The basic hardware layout for the Viterbi decoder blocks are shown below. The ACS cells and SRAM will be custom designed, and standard cell will be used for the other blocks. The estimates are for 1.0 V supply voltage, 0.25 um technology. Power estimates for a target speed of 100 Kbits/s.

Initial estimates for power, area and speed are based on the ACSU, and the survivor memory unit (SMU) and SRAM.
 

SRAM and SMU:

The SRAM is generated by a script to automatically generate SRAM cells [Burstein]. A Viterbi traceback depth of 100 decisions assumed, this is rounded up to give 128 words of 64 bits - each bit encodes the decision at each of the 64 states as determined by the add compare select unit (ACSU). Three SRAM blocks of 128 words are used, as traceback, decoding and writing the next set of decisions are all performed simultaneously (the control, address and data lines are multiplexed between the blocks).

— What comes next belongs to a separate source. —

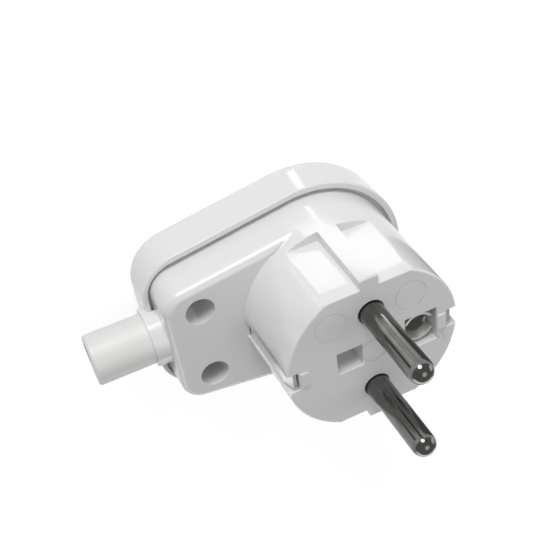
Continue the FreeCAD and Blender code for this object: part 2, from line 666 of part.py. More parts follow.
def add_dome(body, radius, height):
    """A half ball on top of a round pin."""
    sketch = sketch_on(body, "XZ_Plane")
    centre = Vector(0, now(height), 0)
    quarter = Part.ArcOfCircle(Part.Circle(centre, Vector(0, 0, 1), now(radius)), 0, math.pi / 2)
    sketch.addGeometry(quarter, False)
    sketch.addGeometry(Part.LineSegment(quarter.EndPoint, centre), False)
    sketch.addGeometry(Part.LineSegment(centre, quarter.StartPoint), False)
    for first, second in ((0, 1), (1, 2), (2, 0)):
        sketch.addConstraint(Sketcher.Constraint("Coincident", first, 2, second, 1))
    place(sketch, 0, 3, "0", height)
    sketch.addConstraint(Sketcher.Constraint("Vertical", 1))
    sketch.addConstraint(Sketcher.Constraint("Horizontal", 2))
    bind(sketch, Sketcher.Constraint("Radius", 0, now(radius)), radius)
    turn(body, sketch, "V_Axis")


def build_pin(label, sign):
    """Round pin with a shoulder behind the face plate and a drilled terminal head."""
    body = new_body(label)
    back = inner_face + " - flange_length - terminal_length"
    seat = inner_face + " - flange_length"
    shoulder = "face_height + pin_reach - pin_radius"
    sketch = sketch_on(body, "XZ_Plane")
    add_polygon(sketch, [
        ("0", back), ("terminal_radius", back), ("terminal_radius", seat), ("flange_radius", seat),
        ("flange_radius", inner_face), ("neck_radius", inner_face), ("neck_radius", "face_height"),
        ("pin_radius", "face_height"), ("pin_radius", shoulder), ("0", shoulder)])
    turn(body, sketch, "V_Axis")
    add_dome(body, "pin_radius", shoulder)
    sketch = sketch_on(body, "XY_Plane", back)
    add_circle(sketch, "0", "0", "screw_radius + thread_play")
    cut(body, sketch, "terminal_screw_length + play", forward=True)
    sketch = sketch_on(body, "YZ_Plane")
    add_circle(sketch, "0", inner_face + " - wire_hole_drop", "wire_hole")
    cut(body, sketch, "2 * flange_radius", both=True)
    body.setExpression("Placement.Base.y", on_sheet("%d * pin_spread" % sign))
    return body


def build_washer(label, back, across, up):
    """Square clamp washer with a round hole."""
    body = new_body(label)
    sketch = sketch_on(body, "XY_Plane")
    add_box(sketch, "-washer_half", "washer_half", "-washer_half", "washer_half")
    add_circle(sketch, "0", "0", "screw_radius + play")
    pad(body, sketch, "washer_thickness")
    bevel_edges(body, "washer_edge", lambda edge: at_height(edge, "0") and not hasattr(edge.Curve, "Radius"))
    put(body, across, up, back)
    return body


def put(body, across, up, height):
    """Stand a body at its place in the plug."""
    body.setExpression("Placement.Base.x", on_sheet(across))
    body.setExpression("Placement.Base.y", on_sheet(up))
    body.setExpression("Placement.Base.z", on_sheet(height))


def build_screw(label, across, up, seat, length, shank="screw_radius", forward=True):
    """Slotted screw: its head lies behind the seat, or in front of it where forward is not set."""
    body = new_body(label)
    way = "1" if forward else "-1"
    sketch = sketch_on(body, "XZ_Plane")
    add_polygon(sketch, [
        ("0", "-head_height * " + way), ("screw_head", "-head_height * " + way), ("screw_head", "0"),
        (shank, "0"), (shank, "(" + length + ") * " + way), ("0", "(" + length + ") * " + way)])
    turn(body, sketch, "V_Axis")
    head = "-head_height * " + way
    bevel_edges(body, "screw_edge", lambda edge: at_height(edge, head))
    bevel_edges(body, "screw_point", lambda edge: at_height(edge, "(" + length + ") * " + way))
    sketch = sketch_on(body, "XY_Plane", head)
    add_box(sketch, "-screw_head", "screw_head", "-slot_width / 2", "slot_width / 2")
    cut(body, sketch, "slot_depth", forward=forward)
    put(body, across, up, seat)
    return body


def build_pin_bridge():
    """Moulded bar across the two pin shoulders."""
    body = new_body("pin_bridge")
    back = inner_face + " - flange_length - bridge_thickness"
    sketch = sketch_on(body, "XY_Plane", back)
    add_box(sketch, "-bridge_half", "bridge_half", "-pin_spread", "pin_spread")
    pad(body, sketch, "bridge_thickness")
    sketch = sketch_on(body, "XY_Plane", back)
    add_pair(sketch, "0", "pin_spread", "bridge_ring")
    pad(body, sketch, "bridge_thickness")
    bevel_edges(body, "bridge_edge", lambda edge: at_height(edge, back))
    sketch = sketch_on(body, "XY_Plane", back)
    add_pair(sketch, "0", "pin_spread", "terminal_radius + play")
    add_circle(sketch, "0", "0", "screw_radius + play")
    cut(body, sketch, "bridge_thickness", forward=True)
    return body


def build_earth_bracket():
    """Bent strip: a strap across the shell with a side clip at each end, whose tips lean inwards."""
    body = new_body("earth_bracket")
    outer = clip_floor + " + clip_thickness"
    end = "face_height - clip_drop"
    bend = "face_height - clip_drop - clip_slope"
    knee = "arm_height + clip_knee"
    foot_inner = clip_floor + " - foot_lean"
    foot_outer = outer + " - foot_lean"
    half = [(foot_inner, strap_top), (clip_floor, knee), (clip_floor, bend),
            (clip_floor + " - clip_lean", end), (outer + " - clip_lean", end),
            (outer, bend), (outer, knee), (foot_outer, strap_height)]
    other = [("-(" + across + ")", up) for across, up in reversed(half)]
    sketch = sketch_on(body, "XZ_Plane")
    add_polygon(sketch, half + other)
    pad(body, sketch, "2 * clip_half", both=True)
    round_edges(body, "bend_radius", lambda edge: along_width(edge, foot_outer, strap_height))
    round_edges(body, "bend_radius - clip_thickness",
                lambda edge: along_width(edge, foot_inner, strap_top))
    sketch = sketch_on(body, "XY_Plane", strap_height)
    add_box(sketch, "-(earth_screw_offset + strap_half)", "contact_offset + strap_half",
            "-strap_half", "strap_half")
    pad(body, sketch, "clip_thickness")
    round_edges(body, "strap_corner", is_strap_corner)
    sketch = sketch_on(body, "XY_Plane", strap_height)
    add_circle(sketch, "-earth_screw_offset", "0", "screw_radius + play")
    add_circle(sketch, "contact_offset", "0", "rivet_radius + seat_play")
    cut(body, sketch, "clip_thickness", forward=True)
    return body


def along_width(edge, across, height):
    """True for a straight edge across the strip at that distance from the middle and that height."""
    box = edge.BoundBox
    level = abs(box.ZMin - now(height)) < same_place and abs(box.ZMax - now(height)) < same_place
    return level and box.XLength < same_place and abs(abs(box.XMin) - now(across)) < same_place


def is_strap_corner(edge):
    """True for an upright edge at a corner of the strap's wide middle."""
    box = edge.BoundBox
    upright = abs(box.ZLength - now("clip_thickness")) < same_place
    return upright and box.XLength < same_place and abs(abs(box.YMin) - now("strap_half")) < same_place


def build_earth_contact():
    """Sprung sleeve for the earth pin: solid foot, round bore and a flared mouth split into two leaves."""
    body = new_body("earth_contact")
    foot = strap_top
    floor = foot + " + foot_height"
    mouth = "face_height - contact_drop"
    sleeve = "contact_bore + contact_wall"
    flare = mouth + " - flare_length"
    sketch = sketch_on(body, "XZ_Plane")
    add_polygon(sketch, [
        ("0", foot), ("contact_foot", foot), ("contact_foot", floor + " - contact_wall"),
        (sleeve, floor + " - contact_wall"), (sleeve, flare), (sleeve + " + contact_flare", mouth),
        ("contact_bore + contact_flare", mouth), ("contact_bore", flare),
        ("contact_bore", floor), ("0", floor)])
    turn(body, sketch, "V_Axis")
    sketch = sketch_on(body, "XY_Plane", mouth)
    rim_radius = sleeve + " + contact_flare"
    add_box(sketch, "-(" + rim_radius + ")", rim_radius, "-split_width / 2", "split_width / 2")
    cut(body, sketch, mouth + " - (" + floor + ") - split_width")
    sketch = sketch_on(body, "XY_Plane", mouth)
    add_box(sketch, "-(" + rim_radius + ")", rim_radius, "-leaf_gap / 2", "leaf_gap / 2")
    cut(body, sketch, "leaf_depth")
    sketch = sketch_on(body, "XY_Plane", foot)
    add_circle(sketch, "0", "0", "rivet_radius + seat_play")
    cut(body, sketch, "rivet_length - clip_thickness + seat_play", forward=True)
    body.setExpression("Placement.Base.x", on_sheet("contact_offset"))
    return body


def build_earth_rivet():
    """Rivet that holds the sleeve's foot on the strap."""
    body = new_body("earth_rivet")
    sketch = sketch_on(body, "XZ_Plane")
    add_polygon(sketch, [
        ("0", "-rivet_head_height"), ("rivet_head", "-rivet_head_height"), ("rivet_head", "0"),
        ("rivet_radius", "0"), ("rivet_radius", "rivet_length"), ("0", "rivet_length")])
    turn(body, sketch, "V_Axis")
    bevel_edges(body, "rivet_edge", lambda edge: at_height(edge, "-rivet_head_height"))
    put(body, "contact_offset", "0", strap_height)
    return body


def build_clamp_bar():
    """Cable clamp: a bar with a round saddle and a hole at each end."""
    body = new_body("cable_clamp_bar")
    back = clamp_seat + " - clamp_thickness"
    half_length = "(" + clamp_spread + " + clamp_end)"
    sketch = sketch_on(body, "XY_Plane", back)
    add_box(sketch, "-(" + clamp_offset + " + clamp_half)", "-(" + clamp_offset + " - clamp_half)",
            "-" + half_length, half_length)
    pad(body, sketch, "clamp_thickness")
    round_edges(body, "clamp_corner",
                lambda edge: edge.BoundBox.XLength + edge.BoundBox.YLength < same_place)
    sketch = sketch_on(body, "YZ_Plane", "-(" + clamp_offset + " + clamp_half)")
    add_circle(sketch, "0", cable_height, "saddle_radius")
    cut(body, sketch, "2 * clamp_half", forward=True)
    sketch = sketch_on(body, "XY_Plane", back)
    add_pair(sketch, "-" + clamp_offset, clamp_spread, "screw_radius + play")
    cut(body, sketch, "clamp_thickness", forward=True)
    return body


front_housing = new_body("front_housing")
for step in (shape_outside, hollow_out, add_bosses, cut_openings, add_face_details):
    step(front_housing)

build_back_cover()
build_cable_sleeve()

pin_back = inner_face + " - flange_length - terminal_length"
for label, sign in (("live", 1), ("neutral", -1)):
    along = "%d * pin_spread" % sign
    build_pin(label + "_pin", sign)
    build_washer(label + "_clamp_washer", pin_back + " - washer_thickness", "0", along)
    build_screw(label + "_terminal_screw", "0", along, pin_back + " - washer_thickness",
                "terminal_screw_length")

build_pin_bridge()
build_screw("bridge_screw", "0", "0", inner_face + " - flange_length - bridge_thickness",
            "bridge_thickness + flange_length + face_wall - screw_cover - play")

build_earth_bracket()
build_earth_contact()
build_earth_rivet()
build_washer("earth_clamp_washer", strap_height + " - washer_thickness", "-earth_screw_offset", "0")
build_screw("earth_terminal_screw", "-earth_screw_offset", "0", strap_height + " - washer_thickness",
            "earth_screw_length")

build_clamp_bar()
for label, sign in sides:
    build_screw("clamp_screw_" + label, "-" + clamp_offset, "%d * %s" % (sign, clamp_spread),
                clamp_seat + " - clamp_thickness", "clamp_screw_length")
    build_screw("cover_screw_" + label, "-" + well_offset, "%d * %s" % (sign, well_spread),
                well_floor, "well_end + cover_screw_bite", shank="cover_screw_shank", forward=False)

doc.recompute()
failed = [item.Label for item in doc.Objects if "Invalid" in item.State or "Error" in item.State]
bodies = [item for item in doc.Objects if item.TypeId == "PartDesign::Body"]
failed += [body.Label for body in bodies if body.Shape.isNull() or not body.Shape.isValid()]
if failed:
    raise RuntimeError("not built: " + ", ".join(failed))

os.makedirs("parts", exist_ok=True)
for body in bodies:
    solids = len(body.Shape.Solids)
    print("%-24s %d solid, %.1f cubic mm" % (body.Label, solids, body.Shape.Volume))
    body.Shape.exportStep("parts/%s.step" % body.Label)
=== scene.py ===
import math

import bmesh
import bpy
from mathutils import Matrix, Vector


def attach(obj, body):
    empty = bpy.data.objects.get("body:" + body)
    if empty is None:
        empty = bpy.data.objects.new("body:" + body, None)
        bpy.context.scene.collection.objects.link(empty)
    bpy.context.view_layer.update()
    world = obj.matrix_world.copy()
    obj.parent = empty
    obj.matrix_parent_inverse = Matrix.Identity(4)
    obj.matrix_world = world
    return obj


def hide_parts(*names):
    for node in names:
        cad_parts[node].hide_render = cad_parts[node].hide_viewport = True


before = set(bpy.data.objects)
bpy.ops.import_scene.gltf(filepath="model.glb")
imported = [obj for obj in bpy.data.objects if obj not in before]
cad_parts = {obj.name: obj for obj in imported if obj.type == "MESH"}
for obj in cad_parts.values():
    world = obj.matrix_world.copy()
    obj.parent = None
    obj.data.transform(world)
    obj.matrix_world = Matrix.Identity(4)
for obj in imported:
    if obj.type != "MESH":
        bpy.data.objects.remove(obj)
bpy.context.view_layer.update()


# Camera. It looks down on the plug from the side of one guide groove, rolled
# so that the flat back runs up to the left and the two pins point down right.

photo_camera = bpy.data.objects.new("photo_camera", bpy.data.cameras.new("photo_camera"))
photo_camera.data.sensor_width = 36.0
photo_camera.data.lens = 61.787
photo_camera.data.clip_start = 0.01
photo_camera.data.clip_end = 10.0
camera_right = Vector((0.899426, -0.122845, 0.419455))
camera_up = Vector((0.361608, 0.748209, -0.556259))
camera_back = Vector((-0.245506, 0.651991, 0.717380))
camera_turn = Matrix((camera_right, camera_up, camera_back)).transposed().to_4x4()
photo_camera.matrix_world = Matrix.Translation((-0.054579, 0.127401, 0.148775)) @ camera_turn
bpy.context.scene.collection.objects.link(photo_camera)
bpy.context.scene.camera = photo_camera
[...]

To route control, address and data lines from and to the appropriate SRAM block 384 4-input multiplexors are required. Each multiplexor takes up an area of 153um² and consumes approximately 17nJ per cycle (based on CV² estimates). It is assumed that the remaining SMU logic takes about four times the area and power of the multiplexors.

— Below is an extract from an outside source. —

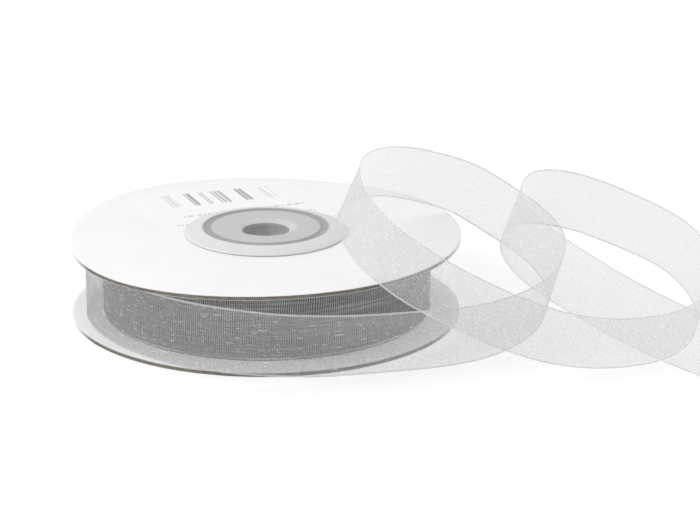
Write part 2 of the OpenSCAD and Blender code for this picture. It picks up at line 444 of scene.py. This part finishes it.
def make_free_ribbon():
    material, tree, shader = new_material("free_ribbon", Specular_IOR_Level=0.35, Sheen_Weight=0.1)
    spot = put(tree, "SeparateXYZ", {0: put(tree, "UVMap", uv_map="ribbon").outputs[0]})
    across = calc(tree, "DIVIDE", spot.outputs[0], MM)
    along = calc(tree, "DIVIDE", spot.outputs[1], MM)
    drift = noise_at(tree, vector(tree, times(tree, across, 0.12), times(tree, along, 0.08)), Detail=2.0)
    wefts = add(tree, along, times(tree, drift, 1.6))
    warps = add(tree, across, times(tree, drift, 0.5))
    weave = use_group(tree, WEAVE, {"Across": warps, "Along": wefts, "Thread": 0.16})
    streak = use_group(tree, STREAKS, {"Across": across, "Along": along, "Share": 0.35}).outputs["Streak"]
    lines = use_group(tree, LINES, {"Across": across, "Along": along})
    from_middle = calc(tree, "ABSOLUTE", calc(tree, "SUBTRACT", across, RIBBON_W / 2))
    selvedge = stretch(tree, from_middle, RIBBON_W / 2 - 0.34, RIBBON_W / 2 - 0.24)

    # how much of a spot the threads cover
    woven = add(tree, times(tree, weave.outputs["Cover"], 0.05), times(tree, weave.outputs["Weft"], 0.08))
    open_cloth = add(tree, woven, stretch(tree, lines.outputs[0], 0.35, 0.65, 0.15, 0.185))
    facing = put(tree, "LayerWeight", {"Blend": 0.5}).outputs["Facing"]
    closing = times(tree, times(tree, facing, facing), 0.3)
    body = add(tree, calc(tree, "MAXIMUM", open_cloth, times(tree, streak, 0.38)), closing)
    cover = calc(tree, "MAXIMUM", body, times(tree, selvedge, 0.45))

    threads_grey = blend_colours(tree, selvedge, grey(0.74, 0.003), grey(0.78, 0.003))
    # painted highlight: the glints of the bright threads are painted near white
    drive(tree, shader, Base_Color=blend_colours(tree, streak, threads_grey, grey(0.95)))
    drive(tree, shader, Roughness=stretch(tree, streak, 0, 1, 0.65, 0.3))
    bump(tree, shader, weave.outputs["Height"], 0.00003, 0.4)

    # what passes through a thread, least in the bright threads and the selvedge's stitches
    lit_through = put(tree, "BsdfTranslucent", {"Color": grey(0.88, 0.002)})
    stitch = stretch(tree, noise_along(tree, times(tree, along, 1.6)), 0.5, 0.62, 0.35, 1.0)
    stitch = times(tree, selvedge, stitch)
    shine = calc(tree, "MAXIMUM", times(tree, weave.outputs["Weft"], 0.35), streak)
    through = stretch(tree, calc(tree, "MAXIMUM", shine, stitch), 0.0, 1.0, 0.9, 0.2)
    threads = put(tree, "MixShader", {0: through, 1: shader.outputs[0], 2: lit_through.outputs[0]})
    gaps = put(tree, "BsdfTransparent", {"Color": grey(0.96)})
    cloth = put(tree, "MixShader", {0: cover, 1: gaps.outputs[0], 2: threads.outputs[0]})
    tree.links.new(cloth.outputs[0], tree.nodes["Material Output"].inputs["Surface"])
    return material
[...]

• SRAM Area: SRAM size for three blocks of 128 words of 64 bits (3Kbytes) - 3x0.36=1.08 mm²
• SRAM Delay: not in the critical path
• SRAM Power: at 7 pJ per operation [Wan], with three operations per cycle and 10⁵ cycles/s, the power consumed is 2 uW.

• SMU Area: 0.3 mm²
• SMU Delay: not in the critical path
• SMU Power: 8.5uW.

ACSU:

The recursive state metric update results in unbounded word growth due to the addition of branch metrics. In order to prevent arithmetic overflow situations and in order to keep power and delay for the add and compare operations in the ACS unit as small as possible, modulo arithmetic approach (refer to Meng's paper) is used. Modulo arithmetic exploits the fact that the Viterbi algorithm inherently bounds the maximum dynamic range of the state metrics. The required state metric precision is equal to twice the maximum dynamic range of the updated state metrics just before the compare stage and the number of bits required is chosen to be 12 bits to ensure correct operation under our specification. The simulated SNR degradation is about 0.05dB.

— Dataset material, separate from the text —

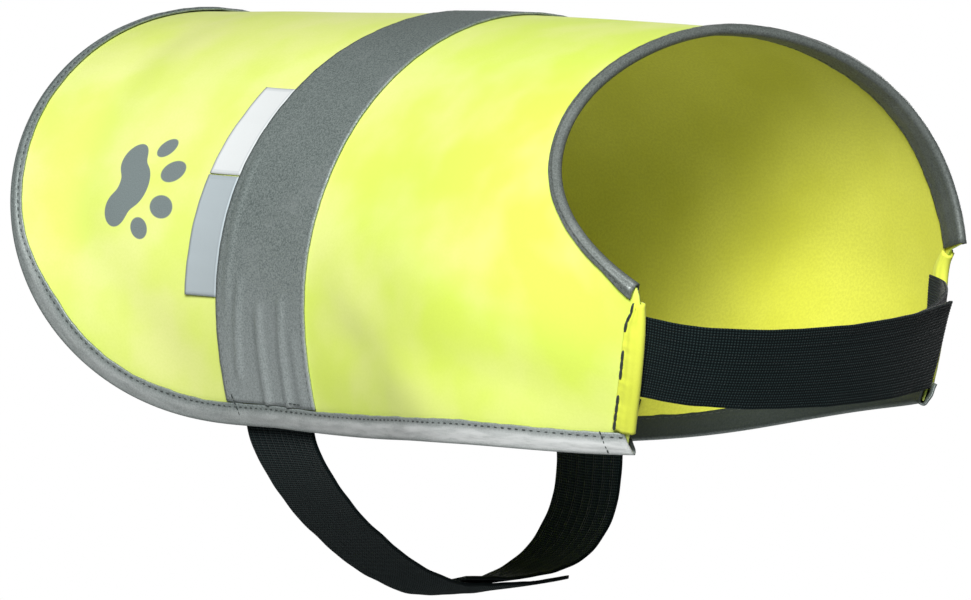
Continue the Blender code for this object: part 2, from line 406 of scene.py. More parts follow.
@dataclass(frozen=True)
class Walls:
    """Cloth thicknesses, the gap between two cloths that touch, and how far a folded strip puffs up."""

    panel: float = 0.0012
    trim: float = 0.0010
    strap: float = 0.0016
    gap: float = 0.0004
    puffed: float = 0.0003

    @property
    def on_panel(self) -> float:
        """From the panel's inner face to the inner face of a cloth that lies on it."""
        return self.panel + self.gap

    @property
    def trim_face(self) -> float:
        """From the panel's inner face to the outer face of a tape."""
        return self.on_panel + self.trim

    @property
    def puffed_face(self) -> float:
        """The same for a strip that puffs up."""
        return self.trim_face + self.puffed

    @property
    def fold_middle(self) -> float:
        """From the panel's middle to the middle of a strip folded over its edge."""
        return self.panel / 2 + self.gap + self.trim / 2

    @property
    def strap_inside(self) -> float:
        """From the panel's inner face to the middle of a strap sewn on inside an edge's trim."""
        return -(self.gap + self.trim + self.gap + self.strap / 2)

    @property
    def strap_outside(self) -> float:
        """From the panel's inner face to the middle of a strap that passes outside an edge's trim."""
        return self.trim_face + self.gap + self.strap / 2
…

Assuming a fully parallel structure, for each of the 64 states there are two 12-bit adders to update the state metrics, one 12-bit adder as a comparator, one 12-bit 2:1 mux, and one 12-bit register to hold the state metric. The critical path delay are the two 12-bit ripple adders, which is 2*8.66=17.3ns.

The area of the ACSU is calculated from the 3*64=192 12-bit adders used in parallel (12*10.6um*22.7um each), 64 12-bit registers (12*10.6um*11.0um each) and 64 12-bit 2:1 muxes. The total area excluding routing is 0.64mm².

Each 12-bit ripple adder consumes 0.215pJ per operation (based on Powermill simulations on random inputs). For 100kb/sec, there are 10⁵*192 additions per second, giving 4.1uW.

• ACSU Area: 0.64 mm².
• ACSU Delay: 17.3 ns.
• ACSU Power: 4.1 uW.

ASIC Total Power, Area and Delay Estimates: An additional area of 0.5 mm² is assumed for additional routing area required and the transition metric unit.

• Area: 2.5 mm².
• Delay: 17.3 ns.
• Power: 15uW.
• Design Time: one month for six people

References:

Andy Burstein, "SRAM," from the Low Power Cell Library.
Peter J. Black and Teresa Meng, "A 140 Mb/s, 32 state, radix-4 Viterbi decoder," Journal of Solid-State Circuits, 27-12, pp 1877-1885, 1992.
"Viterbi Decoders: High Performance Algorithms and Architectures," chapter 17 of Heinrich Meyr's book.
Marlene Wan, Energy Estimates for the Maia chip.